# DATA FOR PROCESSING
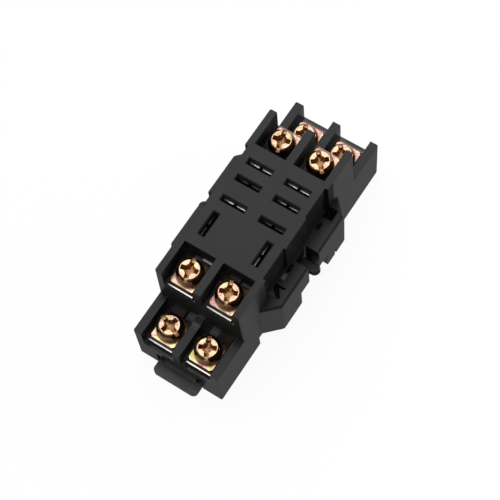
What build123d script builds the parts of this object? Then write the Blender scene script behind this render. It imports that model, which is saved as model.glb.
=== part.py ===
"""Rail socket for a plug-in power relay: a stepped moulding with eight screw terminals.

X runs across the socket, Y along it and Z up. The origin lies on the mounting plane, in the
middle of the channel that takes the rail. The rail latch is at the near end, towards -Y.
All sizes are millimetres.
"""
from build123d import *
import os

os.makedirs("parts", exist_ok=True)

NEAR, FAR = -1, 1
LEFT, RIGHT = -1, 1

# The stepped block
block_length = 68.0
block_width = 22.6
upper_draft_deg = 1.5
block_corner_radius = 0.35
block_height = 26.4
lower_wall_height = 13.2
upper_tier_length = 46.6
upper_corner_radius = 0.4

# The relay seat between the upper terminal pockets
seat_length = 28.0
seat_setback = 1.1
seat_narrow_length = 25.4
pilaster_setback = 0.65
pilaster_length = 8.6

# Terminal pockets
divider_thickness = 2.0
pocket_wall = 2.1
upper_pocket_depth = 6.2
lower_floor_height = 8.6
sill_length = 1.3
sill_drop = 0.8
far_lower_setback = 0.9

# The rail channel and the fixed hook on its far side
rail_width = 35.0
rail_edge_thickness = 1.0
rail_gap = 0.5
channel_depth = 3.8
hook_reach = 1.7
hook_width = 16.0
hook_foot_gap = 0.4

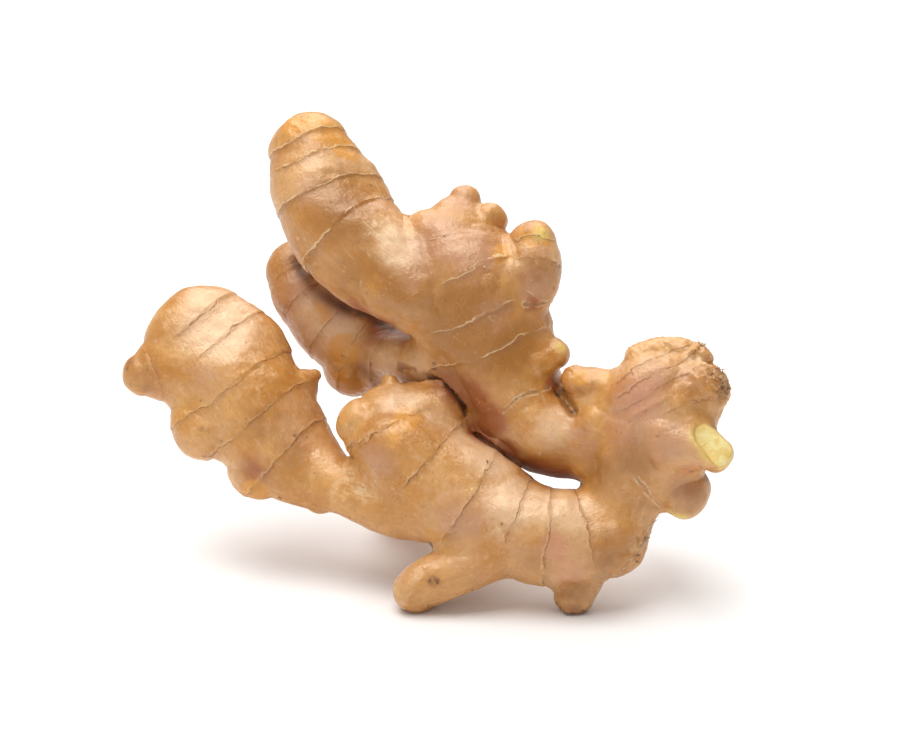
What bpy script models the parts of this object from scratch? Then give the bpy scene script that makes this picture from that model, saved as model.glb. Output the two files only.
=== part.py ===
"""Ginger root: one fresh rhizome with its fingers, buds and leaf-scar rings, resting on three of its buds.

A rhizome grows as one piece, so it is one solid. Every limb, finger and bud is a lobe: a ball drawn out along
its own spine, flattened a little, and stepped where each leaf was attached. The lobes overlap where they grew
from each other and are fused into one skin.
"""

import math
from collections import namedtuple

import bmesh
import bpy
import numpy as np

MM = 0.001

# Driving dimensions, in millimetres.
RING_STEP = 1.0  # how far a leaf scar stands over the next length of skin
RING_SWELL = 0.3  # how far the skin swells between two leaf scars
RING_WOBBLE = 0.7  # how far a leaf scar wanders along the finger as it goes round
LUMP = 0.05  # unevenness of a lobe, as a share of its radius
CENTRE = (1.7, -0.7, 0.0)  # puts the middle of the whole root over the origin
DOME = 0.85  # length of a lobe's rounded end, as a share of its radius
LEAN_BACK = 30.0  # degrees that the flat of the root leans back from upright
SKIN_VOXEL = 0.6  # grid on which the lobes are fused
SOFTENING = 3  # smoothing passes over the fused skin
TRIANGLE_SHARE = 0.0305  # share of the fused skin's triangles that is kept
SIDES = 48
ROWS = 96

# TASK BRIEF
Restate the final lines of the listing above word for word, beginning at the line that contains "What bpy script".

# RESULT FOR THIS EXERCISE
What bpy script models the parts of this object from scratch? Then give the bpy scene script that makes this picture from that model, saved as model.glb. Output the two files only.
=== part.py ===
"""Ginger root: one fresh rhizome with its fingers, buds and leaf-scar rings, resting on three of its buds.

A rhizome grows as one piece, so it is one solid. Every limb, finger and bud is a lobe: a ball drawn out along
its own spine, flattened a little, and stepped where each leaf was attached. The lobes overlap where they grew
from each other and are fused into one skin.
"""

import math
from collections import namedtuple

import bmesh
import bpy
import numpy as np

MM = 0.001

# Driving dimensions, in millimetres.
RING_STEP = 1.0  # how far a leaf scar stands over the next length of skin
RING_SWELL = 0.3  # how far the skin swells between two leaf scars
RING_WOBBLE = 0.7  # how far a leaf scar wanders along the finger as it goes round
LUMP = 0.05  # unevenness of a lobe, as a share of its radius
CENTRE = (1.7, -0.7, 0.0)  # puts the middle of the whole root over the origin
DOME = 0.85  # length of a lobe's rounded end, as a share of its radius
LEAN_BACK = 30.0  # degrees that the flat of the root leans back from upright
SKIN_VOXEL = 0.6  # grid on which the lobes are fused
SOFTENING = 3  # smoothing passes over the fused skin
TRIANGLE_SHARE = 0.0305  # share of the fused skin's triangles that is kept
SIDES = 48
ROWS = 96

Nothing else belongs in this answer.